For 10 days Karen Viger watched her bathroom sink, shower and mirror anxiously to see if the cold cap therapy she and her husband applied during her first chemotherapy session worked.
The cold cap therapy was used during her cancer treatment to try and save her hair.
She is happy to report that so far the cold cap seems to be working.
Viger was at Essentia Health Wahpeton Clinic Monday morning for her second dose of chemotherapy. Her hair remains glossy and more importantly, is still attached to her head.
"It has gotten a little thinner, but that was expected," Viger said.
Daily News readers were introduced to this Campbell, Minn., couple earlier this month when they first tried the cold cap therapy to try and save her hair from falling out. Viger was diagnosed with breast cancer in January. She is undergoing an intensive course of four chemotherapy sessions, followed by six weeks of radiation therapy.
Normally within the first 10 days of the type of chemotherapy she is undertaking, the hair follicles are damaged to the stage where it falls out. Usually the patient either shaves their head at this point or are bald from the damage to the follicles. Viger seems to be beating the odds with the cold cap therapy and this is one battle she gladly undertakes.
Her husband, Paul Viger can't fight her battle with cancer, nor could he sit by and let his wife wage this war on her own.
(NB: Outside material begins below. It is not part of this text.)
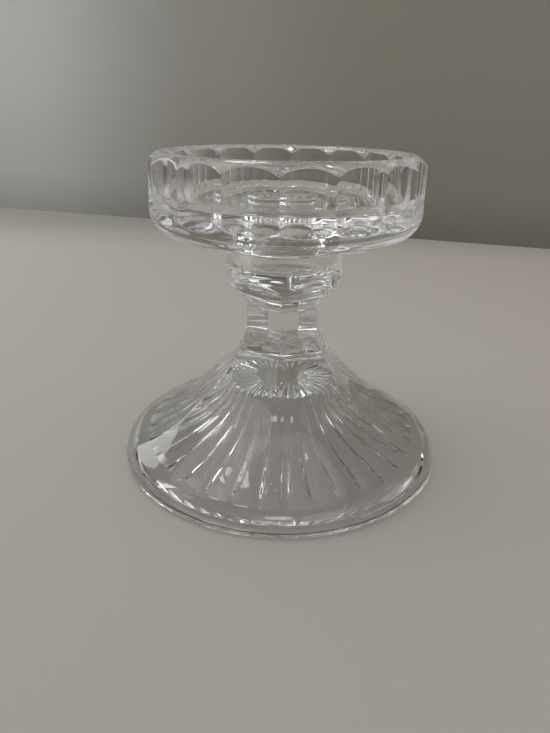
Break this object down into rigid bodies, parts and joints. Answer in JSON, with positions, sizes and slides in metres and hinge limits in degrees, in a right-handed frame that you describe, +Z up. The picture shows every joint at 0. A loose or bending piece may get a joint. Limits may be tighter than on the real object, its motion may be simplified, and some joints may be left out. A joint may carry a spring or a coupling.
{
  "type": "pedestal candle holder",
  "caption": "Clear pressed-crystal candle pedestal: fluted dish for a pillar candle, taper socket in its floor, hexagonal stem and flared foot.",
  "frame": {"origin": "centre of the ring that the foot rests on, on the surface it stands on", "axes": "+Z up along the stem, -Y towards a corner of the hexagonal stem and a cusp of the dish, +X to the right seen from there"},
  "size_m": [0.109, 0.109, 0.1012],
  "materials": {
    "crystal": "clear colourless crystal, fire-polished, no tint"
  },
  "bodies": {
    "root": {"foot": "crystal", "stem": "crystal", "socket_collar": "crystal", "candle_dish": "crystal"}
  },
  "joints": []
}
His choice of attack was to try and save her hair and give her as normal an appearance as possible during these treatments.
"I don't want our children, or Karen, to look in the mirror each day and see a sick person," Paul Viger said. "Society in general doesn't want to see a sick person."
If half of the battle is a willingness to fight, Viger has the best support network available. This battle isn't just about losing hair, it is about controlling one aspect of an illness which gives the sick person little control. It is about maintaining a sense of normalcy when the reality is, Viger is fighting for her life and waging a battle against an opponent which takes no prisoners. The first round against cancer most assuredly goes to Viger. She has a head full of hair and the next attack came about Monday morning as the second of four doses of chemotherapy was administered.
Cold cap therapy has been successfully used in Europe for 20 years. As doctors refined the therapy, the cold cap has given patients a 90 to 95 percent success rate. The cap is cooled to 22 degrees below zero and placed on the patient's scalp, Paul Viger said. The cap cools the head and decreases the amount of chemotherapy to the scalp. This helps save the hair follicles.
"I wish the medical community would embrace this therapy more," Paul Viger said. "Doctors won't straight out recommend this type of therapy. Patients should know about this as it will at least give them a choice."
Karen Viger waited patiently for her helpers to put the cold cap on during her session. The cold caps need to sit on dry ice for three hours to reach the correct temperature. Because this was her second session, she knew what to expect with the frozen caps being placed on her head.
"At first it is a little intense until my scalp freezes," she said.
The cold caps need to be replaced every 30 minutes during treatment and for an additional four hours after. A timer was placed on the counter of her treatment room to signal when the next cap needed to be placed.
"I got a little tired of changing caps," she said of her first experience with the cold caps, "and that evening I was exhausted. But I listened to my body and went to bed early."
As her helpers settled into their new routine, Karen Viger remained optimistic about her hair.
"To me all of this is worth it," she said. "If it does work, it is one piece of the whole cycle I have some control over. This cold cap therapy gives me a little power over my cancer."
If she can maintain the course of treatments as set by her doctors, her third chemotherapy session will be May 14, with the final dose administered June 4. After two to three weeks of healing, Viger will begin a daily radiation treatment in Fargo for six weeks. If she can get through the next few sessions of chemotherapy with her hair, she should be one of the 90 to 95 percent of people who used the cold cap therapy successfully.